Tuesday, August 9, 2011

The Evolution of Civil War Nursing


The evolution of the nursing profession in America was accelerated by the Civil War. Previously, nursing had been the responsibility of family members. The Army had no trained nurses. In military outposts, nursing duties were performed by soldiers’ wives, or by convalescent troops. By the time these men had developed useful nursing skills, they were usually deemed well enough to be sent back to active duty.

Convalescent soldiers were frequently joined in nursing tasks by volunteers, by troops called “malingerers”, or by men who had proven difficult in the field. Most had no formal training, but some adapted well to the task,. One of the best known of the male volunteer nurses was the poet Walt Whitman.

When the war began, the lack of trained nursing care became swiftly evident. The number of wounded soldiers multiplied, and epidemic diseases ravaged the troops.

Women began to appear in administrative and leadership roles. Mary-Ann Bickerdyke was a widow living in Galesburg, Illinois at the start of the war. Known variously as “Mother Bickerdyke” or the “Cyclone in Calico”, she received some training in nursing and hospital management from a physician friend.
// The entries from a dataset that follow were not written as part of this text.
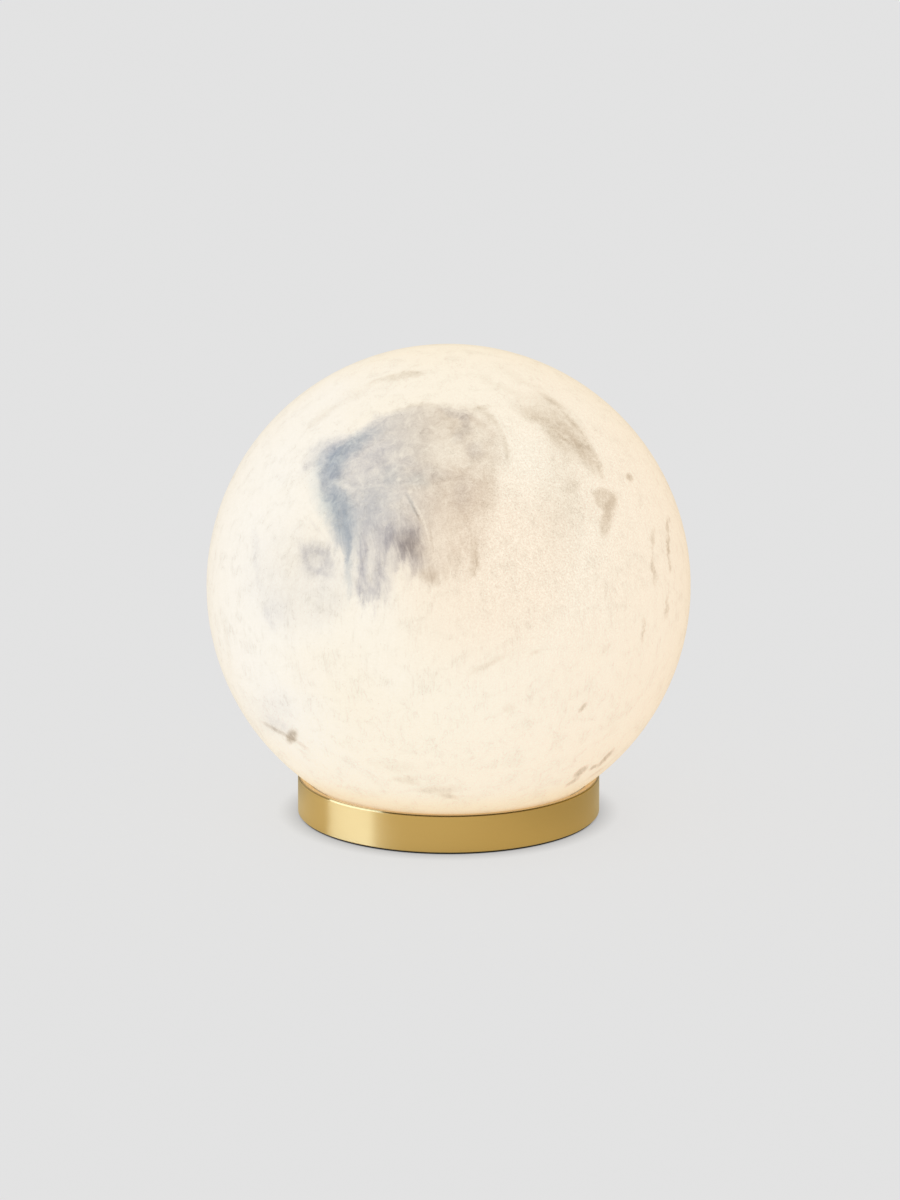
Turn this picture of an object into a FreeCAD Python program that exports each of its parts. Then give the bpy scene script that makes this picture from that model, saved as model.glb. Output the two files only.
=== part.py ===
"""Rechargeable table lamp: a hollow alabaster globe that glows, seated in a low polished brass ring.

The ring holds the battery, the charging electronics, a push button and a charging inlet at the back.
A neck rises from the ring through the globe's bore and carries the light engine under an opal dome.
Millimetres. The origin is the centre of the foot's underside, +Z is up, and the back is +Y.
"""
import FreeCAD, Part
import math
import os

Vec = FreeCAD.Vector
UP = Vec(0, 0, 1)
BACK = Vec(0, 1, 0)
CENTRE = Vec(0, 0, 0)

# Cutting tools run past the surface that they cut by this much.
OVERRUN = 1.0

# A wire's arc takes up this share of the shorter of its two runs.
BEND_SHARE = 0.45

# Globe
GLOBE_R = 80.0
GLOBE_WALL = 8.0
FLAT_LAND = 1.1
GLUE_LINE = 0.1

# Fits between the globe and the base
GLOBE_GAP = 0.3
COLLAR_CLEARANCE = 0.6
COLLAR_WALL = 1.6
COLLAR_FLANGE_T = 0.8
COLLAR_PROUD = 1.5
COLLAR_CHAMFER = 0.5
GASKET_W = 3.1
GASKET_INSET = 0.2

# Battery cells, side by side along X
CELL_R = 9.2
CELL_L = 65.0
CELL_GAP = 0.2
CELL_CLEARANCE = 0.6
CELL_NUB_R = 2.8
CELL_NUB_H = 0.9
CELL_EDGE_R = 0.8

# Brass ring
RING_WALL = 3.0
RING_FACE = 2.5
RING_EDGE_W = 0.25
RING_EDGE_H = 0.5
RING_FOOT_CHAMFER = 0.2
RING_FLANGE_W = 1.6
RING_FLANGE_T = 2.0
RECESS_STEP = 0.6
CHASSIS_CLEARANCE = 0.3

# Base plate, foot and insulating sheet
FOOT_T = 0.7
FOOT_INSET = 0.7
FOOT_W = 13.0
PLATE_T = 1.5
PLATE_CLEARANCE = 0.2
INSULATOR_T = 0.3
INSULATOR_INSET = 0.4

# Countersunk base screws
BASE_SCREW_R = 1.45
BASE_SCREW_HEAD_R = 2.75
BASE_SCREW_L = 6.0
BASE_SCREW_SOCKET_AF = 2.0
BASE_SCREW_SOCKET_DEPTH = 0.9
THREAD_GAP = 0.05
SCREW_ACCESS_GAP = 0.6
BOSS_R = 2.6
PILOT_END_GAP = 0.4
WEB_T = 2.0

# Chassis
NECK_WALL = 1.7
SEAT_PLATE_T = 1.0
SKIRT_WALL = 1.5
DECK_T = 2.0
RIM_H = 2.0
NOTCH_GAP = 0.5
POST_R = 2.2
POST_INSET = 3.5

# Battery tray, foam pad and cell links
TRAY_FLOOR = 1.1
TRAY_SADDLE_H = 5.4
TRAY_SIDE = 0.8
TRAY_CELL_GAP = 0.1
TRAY_END_GAP = 0.6
TRAY_END_T = 1.2
TRAY_END_W = 30.0
PAD_T = 1.0
PAD_L = 52.0
PAD_W = 28.0
LINK_T = 0.2
LINK_W = 7.6
LINK_RETURN_W = 3.0

# Protection board on the cells' positive end
GUARD_BOARD_T = 1.0
GUARD_BOARD_W = 16.0
GUARD_BOARD_H = 11.0
GUARD_BOARD_GAP = 0.5
GUARD_CHIP_T = 0.9
GUARD_CHIP_W = 4.0
GUARD_CHIP_H = 2.6
GUARD_CHIP_PITCH = 5.2
GUARD_CHIP_RISE = 1.3
GUARD_PAD_RISE = 6.0

# Main circuit board behind the cells
BOARD_T = 1.0
BOARD_W = 52.0
BOARD_BOSS_GAP = 1.4
BOARD_FRONT_GAP = 0.7
BOARD_RING_GAP = 0.4
UNDER_BOARD = 0.9
BOARD_SCREW_R = 1.0
BOARD_SCREW_HEAD_R = 1.9
BOARD_SCREW_HEAD_H = 0.7
BOARD_SCREW_L = 4.0
BOARD_SLOT_W = 1.0

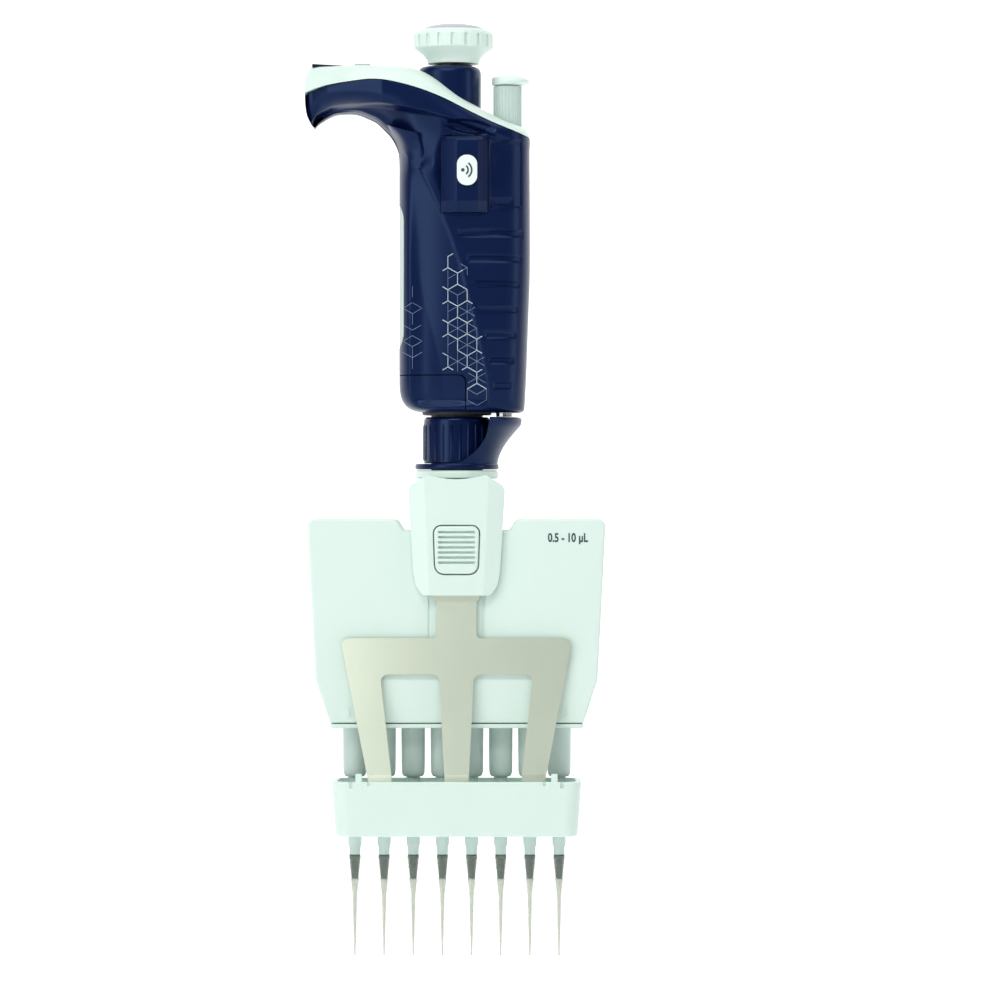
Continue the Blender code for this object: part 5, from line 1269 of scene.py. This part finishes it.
def lay_on(tree, x, z, lift):
    """The point of a front face under (x, z), lifted by a little; None past its edge."""
    hit = tree.ray_cast(Vector((x * MM, -0.05, z * MM)), Vector((0, 1, 0)))
    return None if hit[0] is None else (x, hit[0].y / MM - lift, z)


def make_net():
    """A fading net of hexagons printed on the grip: bright cells, faint cells and half spokes."""
    tree = skin(HANDLE_FRONT)
    side, step, x0, z0 = 3.37, 2.95, 0.30, Z_BODY + 35.7

    def at(i, j):
        """Column i and half-row j of the net, counted from the top bright cell's middle."""
        return x0 + i * step, z0 - j * side / 2

    def between(a, b, share):
        return a[0] + (b[0] - a[0]) * share, a[1] + (b[1] - a[1]) * share

    def cell(i, j):
        return [at(i + a, j + b)
                for a, b in ((0, -2), (1, -1), (1, 1), (0, 2), (-1, 1), (-1, -1))]

    def outline(i, j, skip=()):
        c = cell(i, j)
        return [(c[k], c[(k + 1) % 6]) for k in range(6) if k not in skip]

    def spokes(i, j, which=range(6), share=1.0):
        return [(at(i, j), between(at(i, j), cell(i, j)[k], share)) for k in which]

    def path(*stops):
        return [(at(*a), at(*b)) for a, b in zip(stops, stops[1:])]

    bright = outline(0, 0) + outline(0, 6) + outline(1, 9) + path((0, 2), (0, 4))
    bright += path((-1, -7), (-1, -5), (0, -4), (0, -2)) + path((1, 11), (1, 13), (2, 14), (2, 16))
    bright += path((-1, 11), (-1, 13)) + path((2, 16), (1, 17)) + path((2, 16), (3, 17))
    for a, b in (((-1, -7), (0, -8)), ((-1, -5), (-2, -4)), ((-1, -1), (-2, -2)),
                 ((-1, 1), (-2, 2)), ((1, 1), (2, 2)), ((-1, 5), (-2, 4)), ((-1, 7), (-2, 8)),
                 ((1, 5), (2, 4)), ((2, 10), (3, 11)), ((2, 8), (3, 7)), ((-1, 11), (-2, 10)),
                 ((-1, 13), (-2, 14)), ((-1, 13), (0, 14)), ((1, 13), (0, 14)),
                 ((2, 14), (3, 13)), ((0, -4), (1, -5))):
        bright.append((at(*a), between(at(*a), at(*b), 0.55)))
    faint = spokes(0, 6) + spokes(1, 9) + spokes(0, 0, (1, 3, 5))
    faint += outline(2, 18, (5, 0)) + spokes(2, 18, (1, 5), 0.95)
    for i, j, which, share in (
        (0, 12, range(6), 0.9), (2, 12, range(6), 0.8), (1, 3, range(6), 0.8),
        (2, 6, (3, 4, 5), 0.9), (-1, 3, (0, 1, 3), 0.8), (-1, 9, (0, 1, 3), 0.8),
        (-1, -3, (0, 1, 3), 0.8), (1, -5, (3, 4, 5), 0.7), (2, 15, (1, 2, 4, 5), 0.9),
    ):
        faint += spokes(i, j, which, share)
    # the small group nearer the palm
    group = outline(0, -2, (1, 2, 3, 4)) + spokes(0, -2, (1, 3, 5))
    group += outline(0, 4, (1, 2, 3, 4)) + spokes(0, 4, (1, 3, 5))
    group += outline(0, 4, (0, 5, 1, 4)) + path((0, 6), (0, 8)) + path((0, -7), (0, -5))
    group += spokes(0, 1, (1, 5), 0.9)
    faint += [tuple((x - 13.85, z - 8.9) for x, z in line) for line in group]
    for lines, bead, look, name in ((bright, 0.15, SILVER_INK, "net_bright"),
                                    (faint, 0.09, FAINT_INK, "net_faint")):
        points, edges, known = [], [], {}
        for a, b in lines:
            row = [lay_on(tree, *between(a, b, t / 6), -0.03) for t in range(7)]
            for p, q in zip(row, row[1:]):
                if p is None or q is None:
                    continue
                ends = []
                for point in (p, q):
                    key = tuple(round(c, 3) for c in point)
                    if key not in known:
                        known[key] = len(points)
                        points.append(point)
                    ends.append(known[key])
                if tuple(ends) not in edges and tuple(reversed(ends)) not in edges:
                    edges.append(tuple(ends))
        mesh = bpy.data.meshes.new(name)
        mesh.from_pydata([Vector(p) * MM for p in points], edges, [])
        net = new_object(name, mesh)
        patterned(net, LINES, look, Bead=bead * MM)
        carry(net, "handle", "white_shell")


def figure(text, height, wide, weight, x, z, face, thick, look, name):
    """Figures of a set height, width and weight as a thin solid on a front face."""
    curve = bpy.data.curves.new(name, "FONT")
    curve.body = text
    curve.size = height * 1.38 * MM
    curve.offset = weight * MM
    curve.extrude = thick * MM / 2
    curve.align_x, curve.align_y = "CENTER", "CENTER"
    curve.resolution_u = 5
    graph = bpy.context.evaluated_depsgraph_get()
    holder = new_object(name, curve)
    graph.update()
    mesh = bpy.data.meshes.new_from_object(holder.evaluated_get(graph))
    bpy.data.objects.remove(holder, do_unlink=True)
    ends = [vertex.co.x for vertex in mesh.vertices]
    squeeze = wide * MM / (max(ends) - min(ends))
    for vertex in mesh.vertices:
        a, b, c = vertex.co
        vertex.co = (a * squeeze + x * MM, -c + face * MM, b + z * MM)
    work = bmesh.new()
    work.from_mesh(mesh)
    bmesh.ops.remove_doubles(work, verts=work.verts, dist=1e-6)
    bmesh.ops.recalc_face_normals(work, faces=work.faces)
    work.to_mesh(mesh)
    work.free()
    return dress(new_object(name, mesh), look)


def make_figures():
    """Raised channel numbers at both ends of the manifold, and the printed range."""
    tree = skin(HOUSING_FRONT)
    low, high = Z_HOUSING_LOW + 3.2, Z_HOUSING_TOP - 5.8
    for text, x, wide in (("1", -33.2, 0.9), ("8", 33.2, 2.0)):
        face = lay_on(tree, x, low, 0.0)[1]
        raised = figure(text, 2.9, wide, 0.03, x, low, face, 0.8, WHITE, f"raised_{text}")
        carry(raised, "manifold", "white_shell")
    face = lay_on(tree, 34.0, high, 0.0)[1]
    printed = figure("0.5 - 10 µL", 2.7, 12.3, 0.11, 34.05, high, face, 0.12, DARK_INK,
                     "range_print")
    carry(printed, "manifold", "black_part")


make_knob()
make_button()
make_arm()
make_neck()
make_hood()
HOUSING_FRONT = make_housing()
make_comb()
make_fork()
make_channels()
make_net()
make_figures()


# ---- finishes of the CAD nodes that stay
def plain_nodes():
    """The pieces inside keep their CAD shape and take a real material."""
    looks = {
        "battery": CELL, "circuit_board": BOARD, "motor": CAN, "nose_bush": BLACK,
        "knob_spring": WIRE, "ejector_spring": WIRE, "knob_stem": BLACK, "drive_screw": TURNED,
        "piston_plate": ALLOY, "neck_tube": BLACK, "ejector_rod": TURNED,
        **{f"piston_{n}": TURNED for n in range(1, 9)},
    }
    for name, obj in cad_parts.items():
        look = looks.get(name, WHITE)
        for slot_of_node in obj.material_slots:
            slot_of_node.material = look
        if not obj.material_slots:
            obj.data.materials.append(look)


plain_nodes()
Moving to the front, she procured equipment and supplies through the Northwest Branch of the United States Sanitary Commission, organized a support staff of “contrabands” and established diet kitchens and laundries for soldiers.

Women were sometimes called to assist in male-dominated jobs, but they were employed more frequently in the traditional roles of cooking, cleaning, laundry and nursing.

Men weren’t accustomed to encountering women in the hospitals. The many Catholic nuns who served as nurses were a new and unfamiliar sight to many of the patients.

The Confederate Congress passed a bill in 1862 allowing for the enlistment of women into the Confederate army as army nurses. Southern women flocked to the battlefields and hospitals. They served as volunteer nurses, provided bandages, food and clothing, and frequently took the wounded into their own homes. As in the North, many society women traveled great distances to serve their troops. Some of them published memoirs and autobiographies and wrote letters to newspapers and congressmen, bringing public attention to the plight of the sick and wounded.